Task to complete – Starting at the first line of the data below, retype every line up to and including the one containing "arm_edge_round = 1.5".

Provided records –
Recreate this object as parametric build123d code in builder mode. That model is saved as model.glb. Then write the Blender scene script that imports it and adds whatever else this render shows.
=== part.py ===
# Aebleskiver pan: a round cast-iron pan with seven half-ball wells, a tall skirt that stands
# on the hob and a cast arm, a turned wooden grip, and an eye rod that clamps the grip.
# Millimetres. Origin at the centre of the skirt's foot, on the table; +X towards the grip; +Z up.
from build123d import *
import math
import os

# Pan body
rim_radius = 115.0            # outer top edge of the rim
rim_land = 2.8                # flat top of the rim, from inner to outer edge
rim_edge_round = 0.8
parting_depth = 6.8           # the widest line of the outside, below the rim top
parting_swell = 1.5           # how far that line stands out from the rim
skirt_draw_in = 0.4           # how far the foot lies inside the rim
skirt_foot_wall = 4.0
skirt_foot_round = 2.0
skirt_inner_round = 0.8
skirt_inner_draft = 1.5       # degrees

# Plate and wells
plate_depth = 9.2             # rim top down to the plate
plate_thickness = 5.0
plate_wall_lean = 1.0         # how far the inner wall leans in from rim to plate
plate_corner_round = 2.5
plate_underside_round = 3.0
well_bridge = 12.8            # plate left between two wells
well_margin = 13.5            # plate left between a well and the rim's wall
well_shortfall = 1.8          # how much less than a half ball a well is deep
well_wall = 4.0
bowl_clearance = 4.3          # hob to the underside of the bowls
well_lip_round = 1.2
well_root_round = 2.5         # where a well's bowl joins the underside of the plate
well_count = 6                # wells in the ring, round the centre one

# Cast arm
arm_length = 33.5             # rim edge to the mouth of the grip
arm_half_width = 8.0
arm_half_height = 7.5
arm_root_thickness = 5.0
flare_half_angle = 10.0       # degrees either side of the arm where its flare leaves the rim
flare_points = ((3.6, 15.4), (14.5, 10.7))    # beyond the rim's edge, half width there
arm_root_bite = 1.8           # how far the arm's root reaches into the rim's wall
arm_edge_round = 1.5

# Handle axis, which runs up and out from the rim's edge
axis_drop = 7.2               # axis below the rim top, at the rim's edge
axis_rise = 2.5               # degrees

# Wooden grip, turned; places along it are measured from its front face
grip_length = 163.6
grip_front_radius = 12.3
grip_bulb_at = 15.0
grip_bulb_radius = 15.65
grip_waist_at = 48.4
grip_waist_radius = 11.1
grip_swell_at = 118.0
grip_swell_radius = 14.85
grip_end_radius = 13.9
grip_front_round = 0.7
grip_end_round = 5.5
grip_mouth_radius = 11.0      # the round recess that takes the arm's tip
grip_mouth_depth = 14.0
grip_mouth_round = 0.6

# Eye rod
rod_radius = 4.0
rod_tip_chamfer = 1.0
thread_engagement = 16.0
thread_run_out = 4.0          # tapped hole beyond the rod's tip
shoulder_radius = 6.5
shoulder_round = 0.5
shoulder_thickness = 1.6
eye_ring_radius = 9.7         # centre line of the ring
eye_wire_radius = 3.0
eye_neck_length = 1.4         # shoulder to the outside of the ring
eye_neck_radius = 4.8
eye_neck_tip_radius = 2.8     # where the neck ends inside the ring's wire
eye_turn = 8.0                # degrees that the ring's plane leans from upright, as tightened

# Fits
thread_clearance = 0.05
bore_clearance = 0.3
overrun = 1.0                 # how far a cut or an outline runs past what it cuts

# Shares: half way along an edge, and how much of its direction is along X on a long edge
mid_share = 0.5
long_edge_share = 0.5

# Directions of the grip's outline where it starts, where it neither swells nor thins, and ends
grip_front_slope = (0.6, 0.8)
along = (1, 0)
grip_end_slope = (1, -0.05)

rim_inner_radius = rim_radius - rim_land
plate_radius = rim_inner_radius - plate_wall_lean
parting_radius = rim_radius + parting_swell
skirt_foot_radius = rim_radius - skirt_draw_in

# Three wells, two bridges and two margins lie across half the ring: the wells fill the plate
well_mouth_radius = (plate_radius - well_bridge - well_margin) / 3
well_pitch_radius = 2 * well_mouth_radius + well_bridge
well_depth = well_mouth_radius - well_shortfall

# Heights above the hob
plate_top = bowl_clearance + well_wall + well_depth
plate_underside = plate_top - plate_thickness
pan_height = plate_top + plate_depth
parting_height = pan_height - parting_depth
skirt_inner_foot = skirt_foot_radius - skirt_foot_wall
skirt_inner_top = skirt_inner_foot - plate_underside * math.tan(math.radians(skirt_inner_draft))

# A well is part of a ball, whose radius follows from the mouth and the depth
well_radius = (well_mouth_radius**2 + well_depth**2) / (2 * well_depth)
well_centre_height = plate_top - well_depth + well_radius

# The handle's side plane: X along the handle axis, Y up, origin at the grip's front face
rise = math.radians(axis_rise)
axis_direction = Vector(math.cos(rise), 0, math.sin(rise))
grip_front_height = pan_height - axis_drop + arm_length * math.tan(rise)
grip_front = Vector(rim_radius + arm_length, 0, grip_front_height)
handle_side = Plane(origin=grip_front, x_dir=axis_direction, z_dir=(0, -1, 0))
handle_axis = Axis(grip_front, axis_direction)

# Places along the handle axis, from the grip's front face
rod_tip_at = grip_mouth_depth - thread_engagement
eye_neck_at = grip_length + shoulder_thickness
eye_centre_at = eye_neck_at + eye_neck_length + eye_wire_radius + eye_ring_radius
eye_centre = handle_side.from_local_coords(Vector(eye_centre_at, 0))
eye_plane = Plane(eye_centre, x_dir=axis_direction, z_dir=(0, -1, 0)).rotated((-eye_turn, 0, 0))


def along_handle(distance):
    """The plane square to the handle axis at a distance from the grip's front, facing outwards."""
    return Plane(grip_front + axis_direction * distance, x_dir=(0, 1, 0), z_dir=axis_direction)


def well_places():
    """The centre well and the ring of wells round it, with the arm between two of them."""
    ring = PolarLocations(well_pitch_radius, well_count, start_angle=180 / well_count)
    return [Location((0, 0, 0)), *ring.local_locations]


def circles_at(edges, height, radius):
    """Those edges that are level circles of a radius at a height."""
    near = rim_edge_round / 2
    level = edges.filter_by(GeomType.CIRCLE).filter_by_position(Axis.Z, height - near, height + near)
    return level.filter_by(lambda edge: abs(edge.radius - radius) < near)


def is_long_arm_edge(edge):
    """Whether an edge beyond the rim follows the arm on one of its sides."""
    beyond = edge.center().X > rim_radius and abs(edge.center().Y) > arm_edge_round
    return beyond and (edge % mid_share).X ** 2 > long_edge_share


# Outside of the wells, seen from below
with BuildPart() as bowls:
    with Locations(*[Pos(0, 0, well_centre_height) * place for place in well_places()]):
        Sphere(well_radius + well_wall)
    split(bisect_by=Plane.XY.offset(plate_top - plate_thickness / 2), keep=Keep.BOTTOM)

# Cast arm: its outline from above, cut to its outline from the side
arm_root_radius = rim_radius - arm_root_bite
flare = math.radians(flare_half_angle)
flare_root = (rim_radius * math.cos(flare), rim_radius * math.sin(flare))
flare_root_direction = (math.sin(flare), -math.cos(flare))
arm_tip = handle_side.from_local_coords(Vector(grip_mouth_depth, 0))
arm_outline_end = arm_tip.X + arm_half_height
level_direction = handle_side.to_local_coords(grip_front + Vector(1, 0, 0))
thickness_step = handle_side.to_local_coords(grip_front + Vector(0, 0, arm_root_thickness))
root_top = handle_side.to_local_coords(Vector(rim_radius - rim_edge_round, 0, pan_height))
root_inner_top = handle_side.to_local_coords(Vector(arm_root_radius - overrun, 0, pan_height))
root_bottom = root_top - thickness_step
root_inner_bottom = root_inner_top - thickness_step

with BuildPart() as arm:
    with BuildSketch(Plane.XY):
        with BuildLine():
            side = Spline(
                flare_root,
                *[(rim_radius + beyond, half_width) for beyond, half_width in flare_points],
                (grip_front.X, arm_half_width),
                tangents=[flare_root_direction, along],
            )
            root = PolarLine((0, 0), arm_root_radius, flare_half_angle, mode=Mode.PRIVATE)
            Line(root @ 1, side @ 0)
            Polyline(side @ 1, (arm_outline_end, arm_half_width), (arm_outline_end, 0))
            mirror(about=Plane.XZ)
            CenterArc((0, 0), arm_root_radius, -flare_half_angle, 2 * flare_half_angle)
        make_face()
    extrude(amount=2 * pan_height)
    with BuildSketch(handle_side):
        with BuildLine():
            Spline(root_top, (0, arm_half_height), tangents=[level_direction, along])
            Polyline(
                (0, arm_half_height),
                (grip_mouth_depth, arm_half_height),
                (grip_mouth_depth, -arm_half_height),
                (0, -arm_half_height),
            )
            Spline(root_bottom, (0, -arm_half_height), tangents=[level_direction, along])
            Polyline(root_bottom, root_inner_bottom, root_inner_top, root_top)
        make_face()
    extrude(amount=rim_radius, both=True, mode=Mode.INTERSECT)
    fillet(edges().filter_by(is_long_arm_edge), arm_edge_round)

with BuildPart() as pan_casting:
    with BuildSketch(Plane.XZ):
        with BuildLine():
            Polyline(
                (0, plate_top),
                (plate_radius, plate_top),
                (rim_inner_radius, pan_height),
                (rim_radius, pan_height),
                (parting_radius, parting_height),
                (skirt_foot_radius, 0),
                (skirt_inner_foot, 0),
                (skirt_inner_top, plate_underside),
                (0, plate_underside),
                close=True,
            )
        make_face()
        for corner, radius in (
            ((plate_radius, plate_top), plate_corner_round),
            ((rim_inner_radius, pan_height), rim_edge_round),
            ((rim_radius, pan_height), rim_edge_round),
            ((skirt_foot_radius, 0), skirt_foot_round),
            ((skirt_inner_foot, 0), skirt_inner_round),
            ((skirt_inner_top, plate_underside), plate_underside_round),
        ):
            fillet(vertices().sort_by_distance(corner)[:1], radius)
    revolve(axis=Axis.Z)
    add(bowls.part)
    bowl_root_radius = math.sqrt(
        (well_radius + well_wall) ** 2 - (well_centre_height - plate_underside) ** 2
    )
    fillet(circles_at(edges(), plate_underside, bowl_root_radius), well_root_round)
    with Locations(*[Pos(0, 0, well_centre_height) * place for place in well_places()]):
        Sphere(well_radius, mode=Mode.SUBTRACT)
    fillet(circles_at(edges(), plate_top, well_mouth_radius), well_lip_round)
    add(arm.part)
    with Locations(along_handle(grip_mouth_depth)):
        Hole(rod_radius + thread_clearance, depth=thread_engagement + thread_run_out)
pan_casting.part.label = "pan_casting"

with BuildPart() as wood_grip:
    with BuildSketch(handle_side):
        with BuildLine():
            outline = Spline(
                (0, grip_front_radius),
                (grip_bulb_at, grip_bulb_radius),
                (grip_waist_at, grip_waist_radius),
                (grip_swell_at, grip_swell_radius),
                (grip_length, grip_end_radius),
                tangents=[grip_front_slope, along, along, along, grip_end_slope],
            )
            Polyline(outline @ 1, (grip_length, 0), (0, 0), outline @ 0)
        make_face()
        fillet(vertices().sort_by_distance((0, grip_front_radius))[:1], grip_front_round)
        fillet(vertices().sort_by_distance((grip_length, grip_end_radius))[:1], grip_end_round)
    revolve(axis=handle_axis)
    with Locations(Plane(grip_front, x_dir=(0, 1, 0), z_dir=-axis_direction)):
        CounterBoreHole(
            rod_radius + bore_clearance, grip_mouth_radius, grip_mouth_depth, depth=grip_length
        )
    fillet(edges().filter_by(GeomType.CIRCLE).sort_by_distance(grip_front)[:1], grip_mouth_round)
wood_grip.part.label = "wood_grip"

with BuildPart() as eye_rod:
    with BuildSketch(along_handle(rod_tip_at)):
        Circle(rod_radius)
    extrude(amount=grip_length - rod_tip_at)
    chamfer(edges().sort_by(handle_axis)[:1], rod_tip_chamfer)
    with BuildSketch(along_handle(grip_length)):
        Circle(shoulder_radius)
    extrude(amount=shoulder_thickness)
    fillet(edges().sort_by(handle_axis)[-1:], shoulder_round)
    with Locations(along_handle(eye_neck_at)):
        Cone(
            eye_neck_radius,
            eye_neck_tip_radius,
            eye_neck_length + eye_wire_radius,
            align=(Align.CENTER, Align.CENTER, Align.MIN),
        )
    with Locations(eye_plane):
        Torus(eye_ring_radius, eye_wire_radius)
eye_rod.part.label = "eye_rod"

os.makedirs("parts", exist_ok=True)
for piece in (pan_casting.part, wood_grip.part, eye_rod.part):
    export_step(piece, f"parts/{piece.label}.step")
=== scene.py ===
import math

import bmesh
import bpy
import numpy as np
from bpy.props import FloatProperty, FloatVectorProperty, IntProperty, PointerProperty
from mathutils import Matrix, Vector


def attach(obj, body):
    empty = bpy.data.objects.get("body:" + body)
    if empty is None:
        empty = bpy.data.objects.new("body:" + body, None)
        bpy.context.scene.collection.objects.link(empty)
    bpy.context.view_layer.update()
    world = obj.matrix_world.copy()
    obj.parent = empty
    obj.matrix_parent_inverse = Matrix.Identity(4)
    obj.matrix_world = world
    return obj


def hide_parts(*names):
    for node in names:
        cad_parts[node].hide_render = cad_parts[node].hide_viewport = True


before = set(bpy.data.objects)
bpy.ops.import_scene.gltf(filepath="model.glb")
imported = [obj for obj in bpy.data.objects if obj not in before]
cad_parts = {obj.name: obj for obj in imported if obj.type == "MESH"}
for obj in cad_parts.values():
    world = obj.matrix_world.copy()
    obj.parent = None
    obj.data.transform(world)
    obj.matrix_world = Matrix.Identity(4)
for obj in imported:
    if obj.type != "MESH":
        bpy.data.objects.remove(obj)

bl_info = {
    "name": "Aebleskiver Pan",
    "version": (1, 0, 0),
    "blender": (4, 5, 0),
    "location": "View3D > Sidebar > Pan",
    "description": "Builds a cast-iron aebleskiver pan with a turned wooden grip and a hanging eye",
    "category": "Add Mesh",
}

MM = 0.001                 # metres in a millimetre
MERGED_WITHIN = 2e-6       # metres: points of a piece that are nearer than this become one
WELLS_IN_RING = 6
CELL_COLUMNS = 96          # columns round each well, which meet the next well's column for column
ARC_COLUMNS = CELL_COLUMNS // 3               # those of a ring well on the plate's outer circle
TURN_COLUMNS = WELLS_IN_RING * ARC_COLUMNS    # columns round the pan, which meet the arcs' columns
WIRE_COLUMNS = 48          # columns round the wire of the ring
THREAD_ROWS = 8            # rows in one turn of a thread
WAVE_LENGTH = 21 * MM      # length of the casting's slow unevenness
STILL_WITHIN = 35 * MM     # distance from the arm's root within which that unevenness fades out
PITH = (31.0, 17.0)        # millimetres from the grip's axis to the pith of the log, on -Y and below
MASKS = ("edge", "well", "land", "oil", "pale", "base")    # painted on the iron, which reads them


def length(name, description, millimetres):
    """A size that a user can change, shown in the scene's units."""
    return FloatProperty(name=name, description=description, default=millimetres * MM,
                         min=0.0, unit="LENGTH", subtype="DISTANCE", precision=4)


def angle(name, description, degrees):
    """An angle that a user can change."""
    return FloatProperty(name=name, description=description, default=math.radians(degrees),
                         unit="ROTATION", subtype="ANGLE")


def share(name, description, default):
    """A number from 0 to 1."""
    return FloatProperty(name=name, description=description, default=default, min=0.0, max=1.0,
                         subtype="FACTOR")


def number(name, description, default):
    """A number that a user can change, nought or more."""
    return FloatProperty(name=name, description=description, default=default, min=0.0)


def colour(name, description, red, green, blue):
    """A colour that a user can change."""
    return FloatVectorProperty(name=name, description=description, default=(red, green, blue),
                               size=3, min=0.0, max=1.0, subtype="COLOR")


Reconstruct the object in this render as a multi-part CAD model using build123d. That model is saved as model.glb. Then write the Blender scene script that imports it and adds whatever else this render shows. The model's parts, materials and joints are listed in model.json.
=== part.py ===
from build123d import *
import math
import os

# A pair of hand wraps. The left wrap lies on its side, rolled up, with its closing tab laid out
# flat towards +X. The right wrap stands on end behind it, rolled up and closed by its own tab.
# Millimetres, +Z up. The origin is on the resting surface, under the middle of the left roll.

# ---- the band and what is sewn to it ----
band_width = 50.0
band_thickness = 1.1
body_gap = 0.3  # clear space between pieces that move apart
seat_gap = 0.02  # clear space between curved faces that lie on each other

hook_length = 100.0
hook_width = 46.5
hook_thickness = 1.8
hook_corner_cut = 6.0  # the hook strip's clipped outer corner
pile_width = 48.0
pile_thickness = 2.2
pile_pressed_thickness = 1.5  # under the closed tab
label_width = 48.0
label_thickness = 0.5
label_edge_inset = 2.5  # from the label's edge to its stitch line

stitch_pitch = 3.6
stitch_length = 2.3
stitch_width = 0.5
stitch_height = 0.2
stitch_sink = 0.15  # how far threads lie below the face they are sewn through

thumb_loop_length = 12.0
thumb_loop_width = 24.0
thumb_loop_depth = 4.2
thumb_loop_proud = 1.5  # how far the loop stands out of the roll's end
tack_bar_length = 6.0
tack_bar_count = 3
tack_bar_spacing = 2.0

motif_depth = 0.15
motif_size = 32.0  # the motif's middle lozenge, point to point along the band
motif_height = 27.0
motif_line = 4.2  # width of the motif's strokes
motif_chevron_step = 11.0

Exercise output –
Recreate this object as parametric build123d code in builder mode. That model is saved as model.glb. Then write the Blender scene script that imports it and adds whatever else this render shows.
=== part.py ===
# Aebleskiver pan: a round cast-iron pan with seven half-ball wells, a tall skirt that stands
# on the hob and a cast arm, a turned wooden grip, and an eye rod that clamps the grip.
# Millimetres. Origin at the centre of the skirt's foot, on the table; +X towards the grip; +Z up.
from build123d import *
import math
import os

# Pan body
rim_radius = 115.0            # outer top edge of the rim
rim_land = 2.8                # flat top of the rim, from inner to outer edge
rim_edge_round = 0.8
parting_depth = 6.8           # the widest line of the outside, below the rim top
parting_swell = 1.5           # how far that line stands out from the rim
skirt_draw_in = 0.4           # how far the foot lies inside the rim
skirt_foot_wall = 4.0
skirt_foot_round = 2.0
skirt_inner_round = 0.8
skirt_inner_draft = 1.5       # degrees

# Plate and wells
plate_depth = 9.2             # rim top down to the plate
plate_thickness = 5.0
plate_wall_lean = 1.0         # how far the inner wall leans in from rim to plate
plate_corner_round = 2.5
plate_underside_round = 3.0
well_bridge = 12.8            # plate left between two wells
well_margin = 13.5            # plate left between a well and the rim's wall
well_shortfall = 1.8          # how much less than a half ball a well is deep
well_wall = 4.0
bowl_clearance = 4.3          # hob to the underside of the bowls
well_lip_round = 1.2
well_root_round = 2.5         # where a well's bowl joins the underside of the plate
well_count = 6                # wells in the ring, round the centre one

# Cast arm
arm_length = 33.5             # rim edge to the mouth of the grip
arm_half_width = 8.0
arm_half_height = 7.5
arm_root_thickness = 5.0
flare_half_angle = 10.0       # degrees either side of the arm where its flare leaves the rim
flare_points = ((3.6, 15.4), (14.5, 10.7))    # beyond the rim's edge, half width there
arm_root_bite = 1.8           # how far the arm's root reaches into the rim's wall
arm_edge_round = 1.5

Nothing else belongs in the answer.